— start Given data —

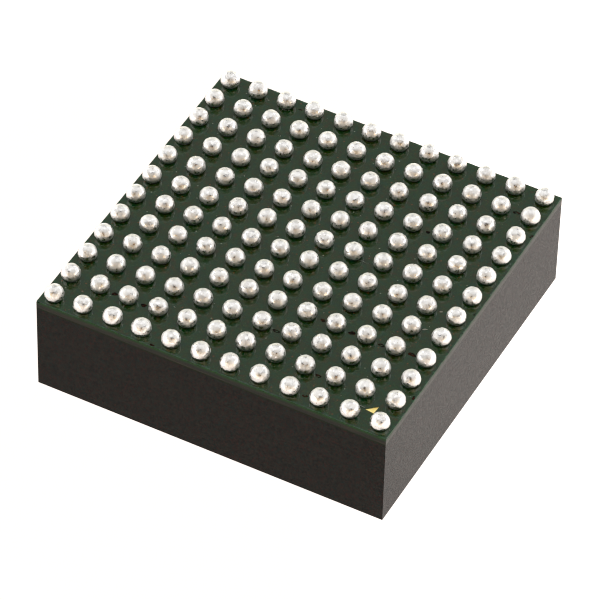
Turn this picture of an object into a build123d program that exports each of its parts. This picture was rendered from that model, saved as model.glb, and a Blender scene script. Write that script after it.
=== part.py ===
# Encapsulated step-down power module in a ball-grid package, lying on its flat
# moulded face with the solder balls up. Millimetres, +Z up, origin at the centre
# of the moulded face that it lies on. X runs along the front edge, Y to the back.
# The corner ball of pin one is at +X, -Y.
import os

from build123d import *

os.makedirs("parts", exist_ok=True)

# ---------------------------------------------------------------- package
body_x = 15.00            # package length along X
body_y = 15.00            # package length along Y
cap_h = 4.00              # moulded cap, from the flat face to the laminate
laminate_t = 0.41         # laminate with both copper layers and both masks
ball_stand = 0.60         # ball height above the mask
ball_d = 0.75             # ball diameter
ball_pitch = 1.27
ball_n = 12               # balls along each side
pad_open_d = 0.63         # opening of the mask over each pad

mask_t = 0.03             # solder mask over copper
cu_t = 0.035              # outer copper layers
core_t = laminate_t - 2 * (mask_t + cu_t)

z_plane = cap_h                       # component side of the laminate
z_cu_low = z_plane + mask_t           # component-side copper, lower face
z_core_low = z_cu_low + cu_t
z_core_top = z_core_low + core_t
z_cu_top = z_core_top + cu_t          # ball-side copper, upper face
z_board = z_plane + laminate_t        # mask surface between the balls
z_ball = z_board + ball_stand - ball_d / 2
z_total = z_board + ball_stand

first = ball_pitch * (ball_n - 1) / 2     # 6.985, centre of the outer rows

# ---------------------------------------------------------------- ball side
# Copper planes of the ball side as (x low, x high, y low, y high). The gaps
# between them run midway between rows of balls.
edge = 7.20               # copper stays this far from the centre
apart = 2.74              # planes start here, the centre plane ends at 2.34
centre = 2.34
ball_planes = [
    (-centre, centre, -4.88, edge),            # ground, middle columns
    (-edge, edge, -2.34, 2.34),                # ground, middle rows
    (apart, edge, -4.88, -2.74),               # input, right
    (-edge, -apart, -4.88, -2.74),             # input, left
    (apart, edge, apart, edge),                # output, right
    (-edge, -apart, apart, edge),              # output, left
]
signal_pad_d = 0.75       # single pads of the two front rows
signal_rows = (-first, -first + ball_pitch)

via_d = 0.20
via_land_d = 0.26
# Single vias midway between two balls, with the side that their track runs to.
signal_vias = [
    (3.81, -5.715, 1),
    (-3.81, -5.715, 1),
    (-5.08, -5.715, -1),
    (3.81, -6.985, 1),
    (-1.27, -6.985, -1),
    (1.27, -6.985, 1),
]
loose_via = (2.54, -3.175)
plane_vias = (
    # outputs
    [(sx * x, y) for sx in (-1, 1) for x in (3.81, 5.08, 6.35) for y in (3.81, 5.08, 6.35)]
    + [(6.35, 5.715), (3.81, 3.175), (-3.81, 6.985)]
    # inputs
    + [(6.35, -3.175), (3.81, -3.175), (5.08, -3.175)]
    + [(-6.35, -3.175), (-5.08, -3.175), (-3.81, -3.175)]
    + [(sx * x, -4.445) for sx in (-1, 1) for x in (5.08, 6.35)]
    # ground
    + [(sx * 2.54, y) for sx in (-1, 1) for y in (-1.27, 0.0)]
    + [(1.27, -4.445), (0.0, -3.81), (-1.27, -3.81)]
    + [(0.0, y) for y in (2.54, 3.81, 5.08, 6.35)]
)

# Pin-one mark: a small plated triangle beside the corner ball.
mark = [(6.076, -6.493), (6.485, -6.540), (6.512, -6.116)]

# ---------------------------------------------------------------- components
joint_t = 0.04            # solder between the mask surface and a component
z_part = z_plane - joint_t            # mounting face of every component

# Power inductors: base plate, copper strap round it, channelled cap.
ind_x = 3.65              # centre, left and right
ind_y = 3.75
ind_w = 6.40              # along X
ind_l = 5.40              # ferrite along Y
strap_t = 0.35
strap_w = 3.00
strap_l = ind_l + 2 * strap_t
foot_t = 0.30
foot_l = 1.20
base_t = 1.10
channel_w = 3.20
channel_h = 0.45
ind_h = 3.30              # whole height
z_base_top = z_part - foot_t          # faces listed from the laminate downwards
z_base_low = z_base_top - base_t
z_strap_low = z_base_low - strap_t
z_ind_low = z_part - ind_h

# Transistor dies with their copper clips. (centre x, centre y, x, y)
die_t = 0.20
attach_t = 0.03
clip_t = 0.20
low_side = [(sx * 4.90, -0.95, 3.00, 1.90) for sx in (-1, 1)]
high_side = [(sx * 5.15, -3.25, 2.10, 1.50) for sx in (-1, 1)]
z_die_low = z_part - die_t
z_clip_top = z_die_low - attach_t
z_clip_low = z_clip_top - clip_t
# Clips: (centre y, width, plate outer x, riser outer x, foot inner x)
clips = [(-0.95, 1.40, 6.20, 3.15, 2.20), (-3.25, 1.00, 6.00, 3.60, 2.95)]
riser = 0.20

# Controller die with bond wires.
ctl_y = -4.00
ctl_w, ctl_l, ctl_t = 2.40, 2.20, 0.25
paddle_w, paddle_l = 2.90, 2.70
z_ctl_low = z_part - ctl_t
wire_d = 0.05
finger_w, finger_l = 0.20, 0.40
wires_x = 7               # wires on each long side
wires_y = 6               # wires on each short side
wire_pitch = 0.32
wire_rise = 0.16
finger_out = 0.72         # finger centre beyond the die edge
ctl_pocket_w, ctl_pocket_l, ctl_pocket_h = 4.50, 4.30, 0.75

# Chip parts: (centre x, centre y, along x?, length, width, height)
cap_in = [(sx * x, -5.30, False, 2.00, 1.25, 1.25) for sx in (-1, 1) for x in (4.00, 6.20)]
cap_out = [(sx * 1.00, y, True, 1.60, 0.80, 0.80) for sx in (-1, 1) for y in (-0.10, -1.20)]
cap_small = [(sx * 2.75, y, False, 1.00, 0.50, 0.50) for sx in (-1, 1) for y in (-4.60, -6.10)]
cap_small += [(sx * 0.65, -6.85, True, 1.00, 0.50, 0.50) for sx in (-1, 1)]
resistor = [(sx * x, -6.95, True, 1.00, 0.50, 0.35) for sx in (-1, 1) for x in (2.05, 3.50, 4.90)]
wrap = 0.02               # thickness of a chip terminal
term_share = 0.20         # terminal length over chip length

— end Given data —

Given request: Reproduce only the lines from the top of the material through the one bearing "first = ball_pitch", each exactly as it stands.

Response:
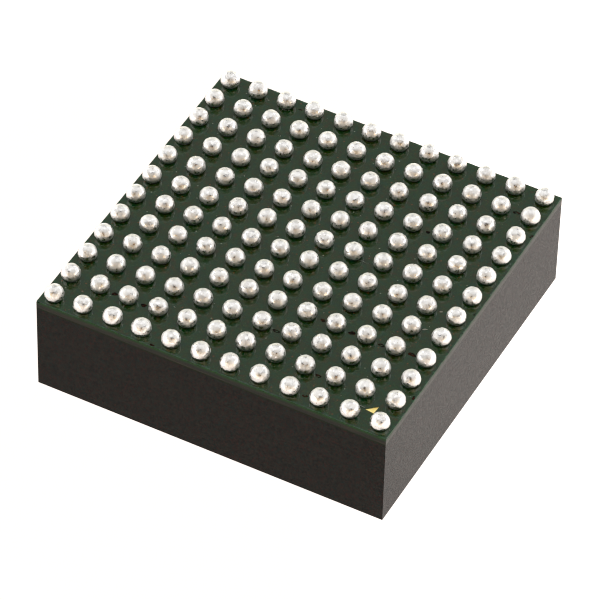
Turn this picture of an object into a build123d program that exports each of its parts. This picture was rendered from that model, saved as model.glb, and a Blender scene script. Write that script after it.
=== part.py ===
# Encapsulated step-down power module in a ball-grid package, lying on its flat
# moulded face with the solder balls up. Millimetres, +Z up, origin at the centre
# of the moulded face that it lies on. X runs along the front edge, Y to the back.
# The corner ball of pin one is at +X, -Y.
import os

from build123d import *

os.makedirs("parts", exist_ok=True)

# ---------------------------------------------------------------- package
body_x = 15.00            # package length along X
body_y = 15.00            # package length along Y
cap_h = 4.00              # moulded cap, from the flat face to the laminate
laminate_t = 0.41         # laminate with both copper layers and both masks
ball_stand = 0.60         # ball height above the mask
ball_d = 0.75             # ball diameter
ball_pitch = 1.27
ball_n = 12               # balls along each side
pad_open_d = 0.63         # opening of the mask over each pad

mask_t = 0.03             # solder mask over copper
cu_t = 0.035              # outer copper layers
core_t = laminate_t - 2 * (mask_t + cu_t)

z_plane = cap_h                       # component side of the laminate
z_cu_low = z_plane + mask_t           # component-side copper, lower face
z_core_low = z_cu_low + cu_t
z_core_top = z_core_low + core_t
z_cu_top = z_core_top + cu_t          # ball-side copper, upper face
z_board = z_plane + laminate_t        # mask surface between the balls
z_ball = z_board + ball_stand - ball_d / 2
z_total = z_board + ball_stand

first = ball_pitch * (ball_n - 1) / 2     # 6.985, centre of the outer rows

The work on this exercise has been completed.